■ **MATERIAL PROVIDED**:
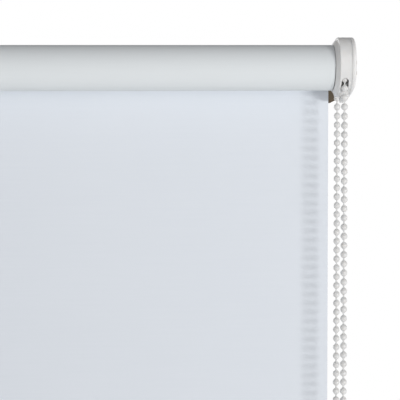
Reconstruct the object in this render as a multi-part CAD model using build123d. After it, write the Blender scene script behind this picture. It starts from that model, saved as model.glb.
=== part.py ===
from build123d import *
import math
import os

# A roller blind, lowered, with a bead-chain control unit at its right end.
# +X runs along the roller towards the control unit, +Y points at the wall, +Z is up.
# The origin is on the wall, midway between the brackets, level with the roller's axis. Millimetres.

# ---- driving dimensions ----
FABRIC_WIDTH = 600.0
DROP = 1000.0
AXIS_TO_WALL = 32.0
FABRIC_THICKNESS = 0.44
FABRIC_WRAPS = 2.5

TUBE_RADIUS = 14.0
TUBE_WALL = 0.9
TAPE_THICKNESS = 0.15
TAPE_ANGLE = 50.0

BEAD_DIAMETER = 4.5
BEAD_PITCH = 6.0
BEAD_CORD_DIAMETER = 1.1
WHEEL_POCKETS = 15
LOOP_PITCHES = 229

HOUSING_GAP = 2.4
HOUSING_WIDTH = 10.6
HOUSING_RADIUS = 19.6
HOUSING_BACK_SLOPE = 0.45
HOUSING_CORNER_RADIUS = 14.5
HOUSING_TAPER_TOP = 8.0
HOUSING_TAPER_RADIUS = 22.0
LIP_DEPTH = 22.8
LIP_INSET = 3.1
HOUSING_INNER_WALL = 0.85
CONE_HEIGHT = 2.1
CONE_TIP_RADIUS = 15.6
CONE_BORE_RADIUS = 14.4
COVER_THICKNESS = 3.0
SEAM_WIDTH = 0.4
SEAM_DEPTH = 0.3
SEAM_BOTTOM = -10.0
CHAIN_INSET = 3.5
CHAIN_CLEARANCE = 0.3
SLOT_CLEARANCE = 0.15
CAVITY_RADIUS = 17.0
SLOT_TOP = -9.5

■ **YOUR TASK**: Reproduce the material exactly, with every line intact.

■ **EXERCISE RESULT**:
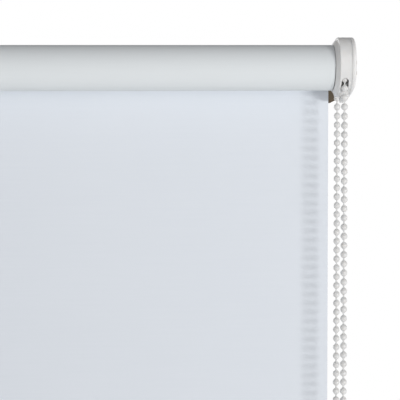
Reconstruct the object in this render as a multi-part CAD model using build123d. After it, write the Blender scene script behind this picture. It starts from that model, saved as model.glb.
=== part.py ===
from build123d import *
import math
import os

# A roller blind, lowered, with a bead-chain control unit at its right end.
# +X runs along the roller towards the control unit, +Y points at the wall, +Z is up.
# The origin is on the wall, midway between the brackets, level with the roller's axis. Millimetres.

# ---- driving dimensions ----
FABRIC_WIDTH = 600.0
DROP = 1000.0
AXIS_TO_WALL = 32.0
FABRIC_THICKNESS = 0.44
FABRIC_WRAPS = 2.5

TUBE_RADIUS = 14.0
TUBE_WALL = 0.9
TAPE_THICKNESS = 0.15
TAPE_ANGLE = 50.0

BEAD_DIAMETER = 4.5
BEAD_PITCH = 6.0
BEAD_CORD_DIAMETER = 1.1
WHEEL_POCKETS = 15
LOOP_PITCHES = 229

HOUSING_GAP = 2.4
HOUSING_WIDTH = 10.6
HOUSING_RADIUS = 19.6
HOUSING_BACK_SLOPE = 0.45
HOUSING_CORNER_RADIUS = 14.5
HOUSING_TAPER_TOP = 8.0
HOUSING_TAPER_RADIUS = 22.0
LIP_DEPTH = 22.8
LIP_INSET = 3.1
HOUSING_INNER_WALL = 0.85
CONE_HEIGHT = 2.1
CONE_TIP_RADIUS = 15.6
CONE_BORE_RADIUS = 14.4
COVER_THICKNESS = 3.0
SEAM_WIDTH = 0.4
SEAM_DEPTH = 0.3
SEAM_BOTTOM = -10.0
CHAIN_INSET = 3.5
CHAIN_CLEARANCE = 0.3
SLOT_CLEARANCE = 0.15
CAVITY_RADIUS = 17.0
SLOT_TOP = -9.5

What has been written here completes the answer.